Directive: Quote the whole listing word for word, please.

Source material:
....
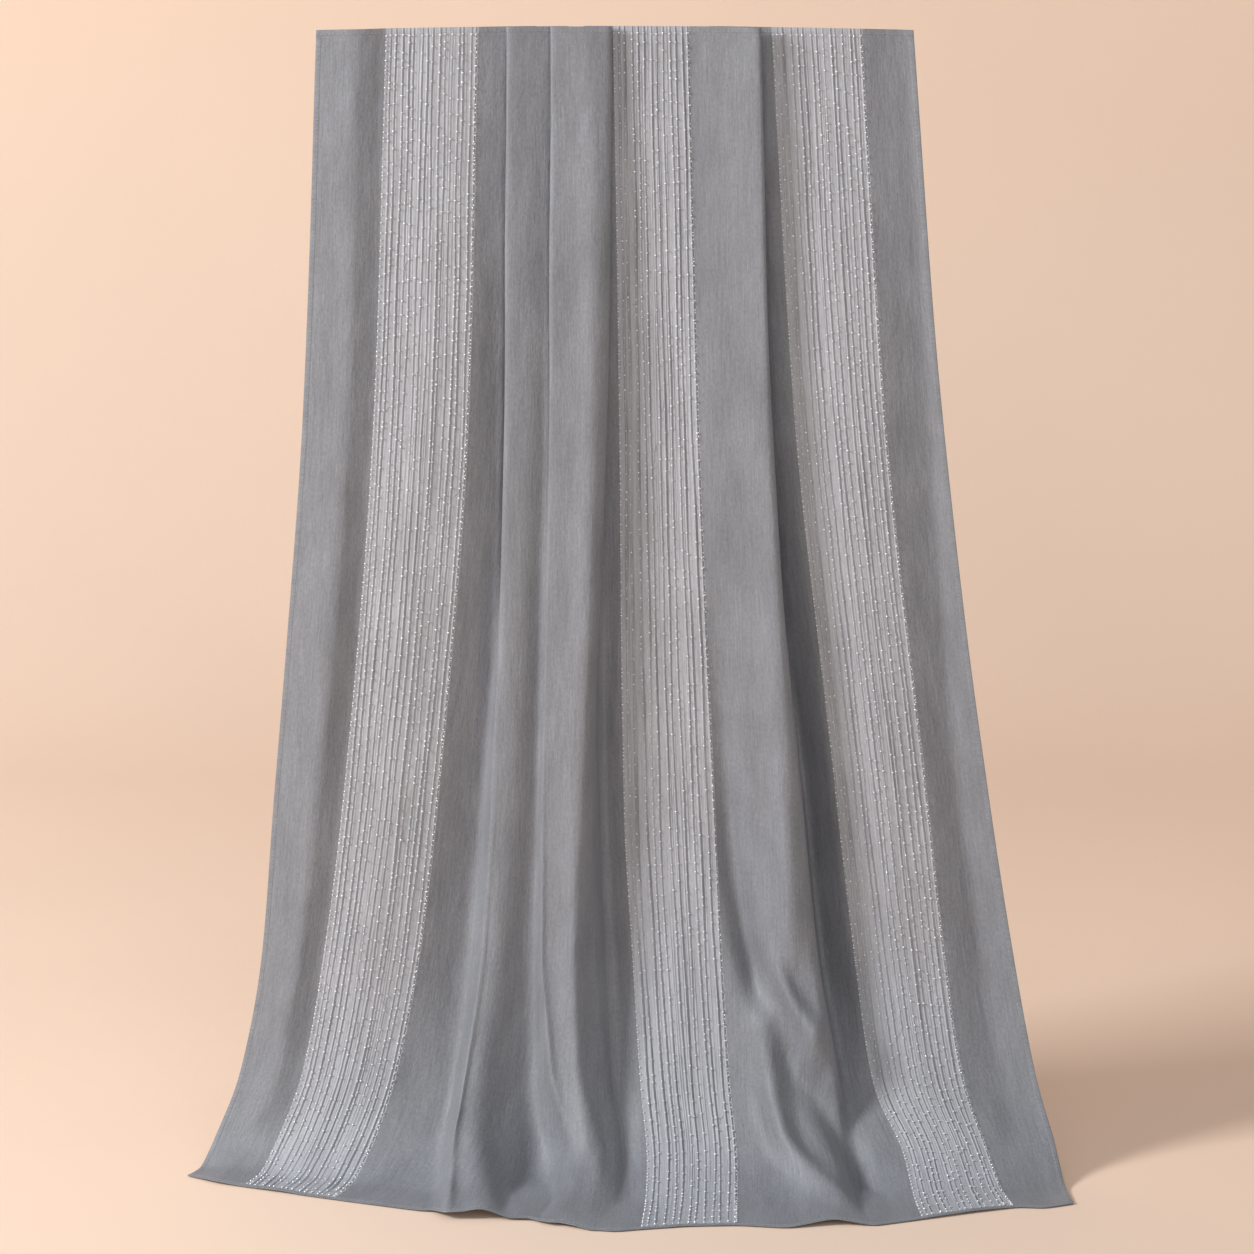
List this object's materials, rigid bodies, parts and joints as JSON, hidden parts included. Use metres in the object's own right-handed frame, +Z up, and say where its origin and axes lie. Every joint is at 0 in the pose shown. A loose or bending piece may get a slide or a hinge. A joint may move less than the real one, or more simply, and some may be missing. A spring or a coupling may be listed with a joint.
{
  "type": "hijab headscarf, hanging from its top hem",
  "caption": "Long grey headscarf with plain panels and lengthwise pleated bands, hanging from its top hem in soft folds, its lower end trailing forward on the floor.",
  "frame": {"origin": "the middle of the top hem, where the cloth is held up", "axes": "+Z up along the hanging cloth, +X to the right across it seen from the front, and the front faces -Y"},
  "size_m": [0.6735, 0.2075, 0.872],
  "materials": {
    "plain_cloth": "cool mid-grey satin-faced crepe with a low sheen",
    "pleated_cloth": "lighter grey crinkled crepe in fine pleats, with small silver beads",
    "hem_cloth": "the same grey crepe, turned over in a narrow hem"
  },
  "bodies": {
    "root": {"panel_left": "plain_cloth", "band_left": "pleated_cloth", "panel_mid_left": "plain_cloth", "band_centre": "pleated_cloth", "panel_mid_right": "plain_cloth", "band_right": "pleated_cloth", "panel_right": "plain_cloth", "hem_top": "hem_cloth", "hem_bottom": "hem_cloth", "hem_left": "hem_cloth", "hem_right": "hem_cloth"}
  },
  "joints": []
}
....
Solution to the exercise:
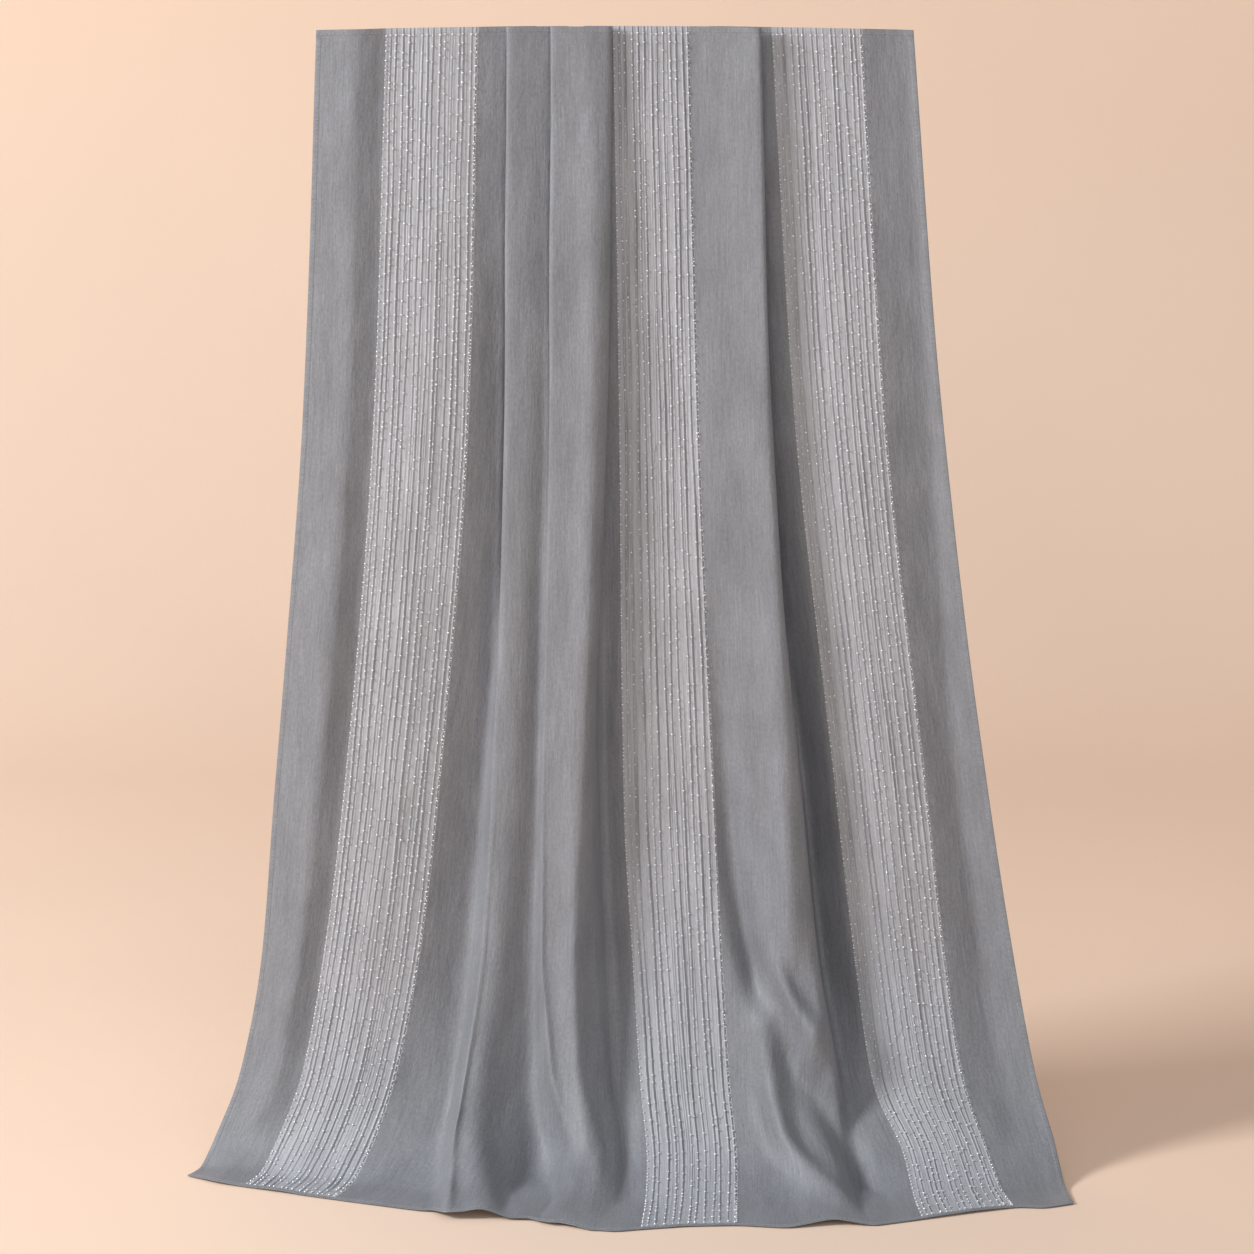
List this object's materials, rigid bodies, parts and joints as JSON, hidden parts included. Use metres in the object's own right-handed frame, +Z up, and say where its origin and axes lie. Every joint is at 0 in the pose shown. A loose or bending piece may get a slide or a hinge. A joint may move less than the real one, or more simply, and some may be missing. A spring or a coupling may be listed with a joint.
{
  "type": "hijab headscarf, hanging from its top hem",
  "caption": "Long grey headscarf with plain panels and lengthwise pleated bands, hanging from its top hem in soft folds, its lower end trailing forward on the floor.",
  "frame": {"origin": "the middle of the top hem, where the cloth is held up", "axes": "+Z up along the hanging cloth, +X to the right across it seen from the front, and the front faces -Y"},
  "size_m": [0.6735, 0.2075, 0.872],
  "materials": {
    "plain_cloth": "cool mid-grey satin-faced crepe with a low sheen",
    "pleated_cloth": "lighter grey crinkled crepe in fine pleats, with small silver beads",
    "hem_cloth": "the same grey crepe, turned over in a narrow hem"
  },
  "bodies": {
    "root": {"panel_left": "plain_cloth", "band_left": "pleated_cloth", "panel_mid_left": "plain_cloth", "band_centre": "pleated_cloth", "panel_mid_right": "plain_cloth", "band_right": "pleated_cloth", "panel_right": "plain_cloth", "hem_top": "hem_cloth", "hem_bottom": "hem_cloth", "hem_left": "hem_cloth", "hem_right": "hem_cloth"}
  },
  "joints": []
}